In response to the opposition, PREPA argues that there is no genuine issue as to the material fact that Debtor owes PREPA at least $450,000.00 more than what PREPA may owe Debtor, if PREPA owes Debtor any amount. Further PREPA points out that Debtor has explained under oath multiple times why its claimed amount in the Complaint was incorrectly overstated, and what the correct amounts are that Debtor alleges PREPA caused in damages as a result of the alleged electric power interruptions. In response to USIC's claim asserting damages allegedly resulting from electric power interruptions not included in Debtor's Complaint or Amended Complaint or in USIC's Complaint in Intervention, USIC is barred from asserting it for the first time in its Opposition, and it may not be considered by the court. Even if such claim is considered, Debtor would still owe PREPA more than $450,000.00 in excess of any amount that PREPA may owe Debtor. Conclusively, USIC would still be liable to PREPA for the full penal sum of the Bond, and PREPA should be entitled to summary judgment as to USIC's complaint in intervention.

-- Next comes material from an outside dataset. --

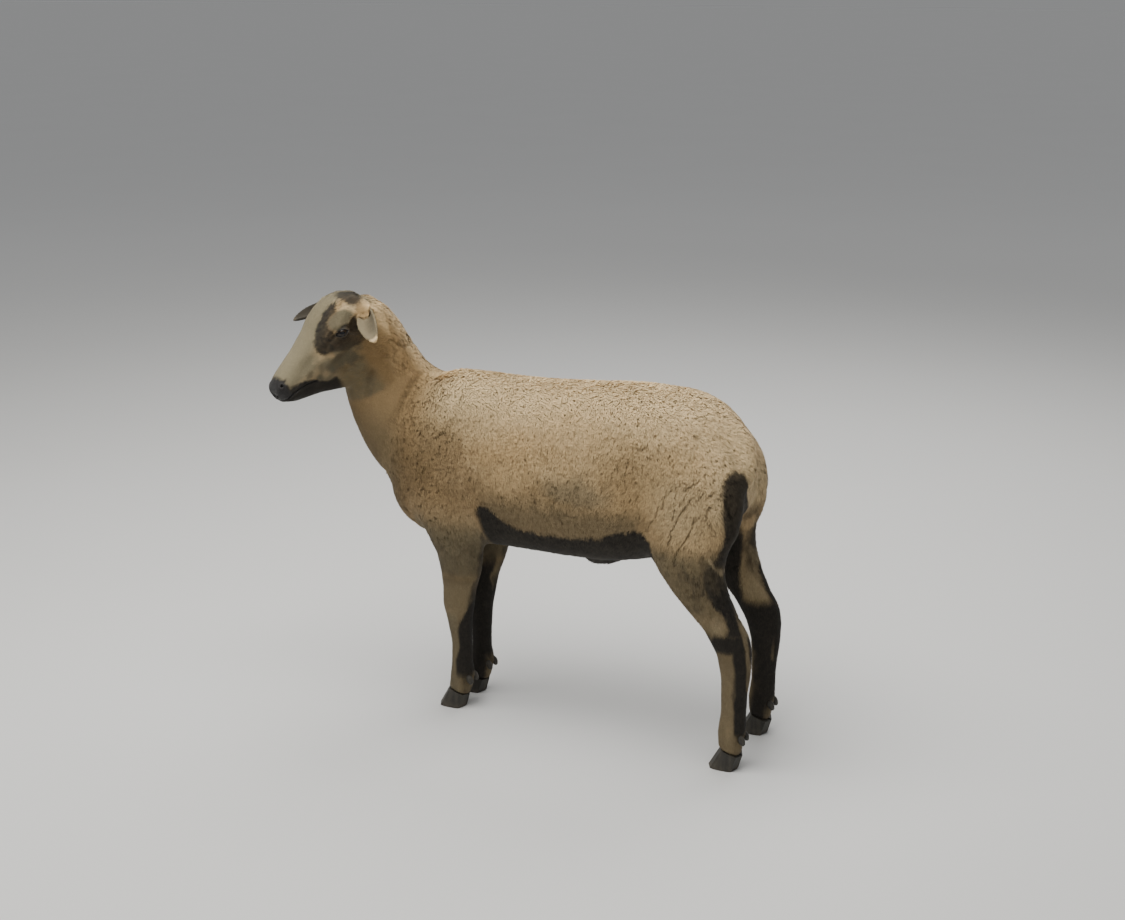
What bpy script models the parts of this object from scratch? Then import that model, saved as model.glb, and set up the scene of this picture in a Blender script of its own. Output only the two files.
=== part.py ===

After reviewing the parties' arguments, and the relevant law, this Court finds that USIC has not adequately meet its burden that issues worthy of trial still persist. In this instant motion, PREPA presented evidence demonstrating that Plaintiff owes it at least $2,435,253.48. USIC has not presented evidence to sustain its allegation that the damages suffered by Plaintiff are greater than the damages that Plaintiff itself claims to have suffered according to their amended Complaint. More importantly for purposes of this Court's analysis, USIC lacks any evidence to sustain its assertion that the damages allegedly suffered by Plaintiff exceed the amount owed by Plaintiff to PREPA by at least $450,000.00. The parties do not dispute the validity of the Bond and/or the law cited by PREPA surrounding the validity of such Bond. Rather, the parties focus their arguments on whether damages, if any, are owed to Plaintiff by PREPA. USIC argues unsuccessfully that PREPA owes Plaintiff as much as $4,934,092 and thus this Court should not decide this instant summary judgment in PREPA's favor. There is no dispute that the USIC bond is valued at $450,000.00. Such amount will need to be paid since according to the Plaintiff's Amended Complaint the damages they sustained total $1,053,036.87. Thus, Plaintiff would still owe PREPA at least $1,382,216.61 and USIC would be liable to PREPA for the full $450,000 under the Bond. Even if the court calculates the alleged damages to Plaintiff in a more favorable light and increases the amount to $1,591,867.03, PREPA would still be owed at least $843,386.45 and USIC would be liable to PREPA for the full $450,000 under the Bond. See Plaintiff's Amended Complaint [Dkt. No. 129].
According to the terms of the Bond, USIC insured Debtor up to any relevant damages to PREPA. Thus, because USIC does not dispute the amount owed, this Court does not see an issue worthy of trial and thus must grant this partial summary judgment Motion. In re PMC Mktg. Corp., 09-02048, 2013 WL 5741826 (Bankr. D.P.R. Oct. 23, 2013) (discussing the burden of persuasion in a summary judgment motion); see also In re PMC Mktg. Corp., 09-02048, 2013 WL 5434707 (Bankr. D.P.R. Sept. 24, 2013); In re Merle Merle, 11-07557, 2013 WL 4039042 (Bankr.D.P.R. Aug. 7, 2013).
This Court recognizes that PREPA also requests damages in the form of interest and attorneys fees. Although there are some contentions between the parties to this point, this Court cannot address this instant issue because of the lack of evidence demonstrating PREPA is entitled to such an award. The parties are therefore ordered to simultaneously brief the court on this issue thirty (30) days from the date of this Opinion and Order. Clerk to follow up.
WHEREFORE, IT IS ORDERED that PREPA's Motions for Partial Summary Judgment Against United Surety & Indemnity Company [Dkt. No.'s 138, 150 & 149] are GRANTED as to the counterclaim and the dismissal of USIC's complaint in intervention, and DENIED IN PART, without prejudice, as to the additional interest and the requested attorneys fees.
SO ORDERED
San Juan, Puerto Rico, this 19th day of December, 2013.